• TASK BRIEF: Every line below that contains "materials" is to be copied.

:: RECORD EXTRACTS ::

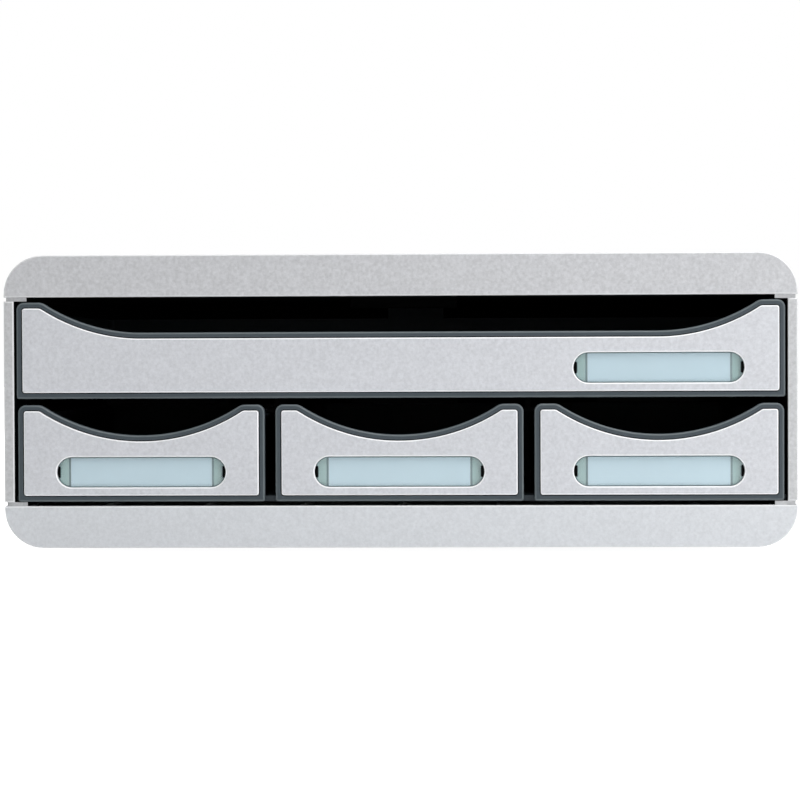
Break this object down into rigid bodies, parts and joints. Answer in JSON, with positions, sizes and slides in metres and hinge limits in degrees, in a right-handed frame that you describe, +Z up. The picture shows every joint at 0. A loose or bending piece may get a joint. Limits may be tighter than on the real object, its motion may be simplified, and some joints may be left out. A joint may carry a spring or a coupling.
{
  "type": "desktop mini drawers",
  "caption": "Low desktop drawer unit in light grey plastic: a full-width drawer over a row of small ones, with scooped dark-rimmed fronts and label windows.",
  "frame": {"origin": "middle of the footprint, at the level of the surface that the feet stand on", "axes": "+X to the right as seen from the front, +Y from the drawer fronts to the back, +Z up"},
  "size_m": [0.355, 0.27, 0.135],
  "materials": {
    "casing_shell": "fine spark-eroded texture",
    "facing_grey": "fine spark-eroded texture",
    "tray_slate": "satin",
    "inner_frame": "matte",
    "label_card": "matte card",
    "label_window": "clear, polished",
    "foot_rubber": "matte"
  },
  "bodies": {
    "housing": {"top_cover": "casing_shell", "bottom_cover": "casing_shell", "left_side_panel": "casing_shell", "right_side_panel": "casing_shell", "back_panel": "inner_frame", "ceiling_plate": "inner_frame", "middle_shelf": "inner_frame", "floor_plate": "inner_frame", "left_divider": "inner_frame", "right_divider": "inner_frame", "front_left_foot": "foot_rubber", "front_right_foot": "foot_rubber", "back_left_foot": "foot_rubber", "back_right_foot": "foot_rubber"},
    "wide_drawer": {"wide_tray": "tray_slate", "wide_facing": "facing_grey", "wide_label_card": "label_card", "wide_label_window": "label_window"},
    "left_drawer": {"left_tray": "tray_slate", "left_facing": "facing_grey", "left_label_card": "label_card", "left_label_window": "label_window"},
    "middle_drawer": {"middle_tray": "tray_slate", "middle_facing": "facing_grey", "middle_label_card": "label_card", "middle_label_window": "label_window"},
    "right_drawer": {"right_tray": "tray_slate", "right_facing": "facing_grey", "right_label_card": "label_card", "right_label_window": "label_window"}
  },
  "joints": [
    {"name": "wide_drawer_slide", "type": "slide", "parent": "housing", "child": "wide_drawer", "axis": [0, -1, 0], "range_m": [0, 0.19]},
    {"name": "left_drawer_slide", "type": "slide", "parent": "housing", "child": "left_drawer", "axis": [0, -1, 0], "range_m": [0, 0.19]},
    {"name": "middle_drawer_slide", "type": "slide", "parent": "housing", "child": "middle_drawer", "axis": [0, -1, 0], "range_m": [0, 0.19]},
    {"name": "right_drawer_slide", "type": "slide", "parent": "housing", "child": "right_drawer", "axis": [0, -1, 0], "range_m": [0, 0.19]}
  ]
}
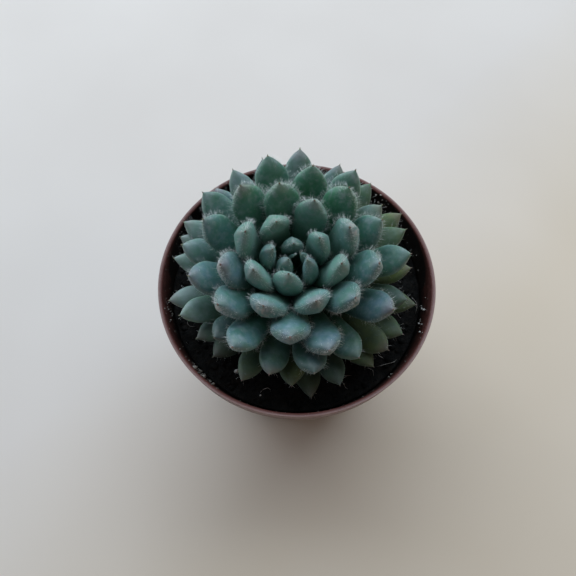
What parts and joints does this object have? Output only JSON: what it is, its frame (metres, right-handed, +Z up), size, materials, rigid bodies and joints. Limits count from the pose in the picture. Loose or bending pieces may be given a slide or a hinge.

:::

• ANSWER FOR THE TASK:
  "materials": {
What parts and joints does this object have? Output only JSON: what it is, its frame (metres, right-handed, +Z up), size, materials, rigid bodies and joints. Limits count from the pose in the picture. Loose or bending pieces may be given a slide or a hinge.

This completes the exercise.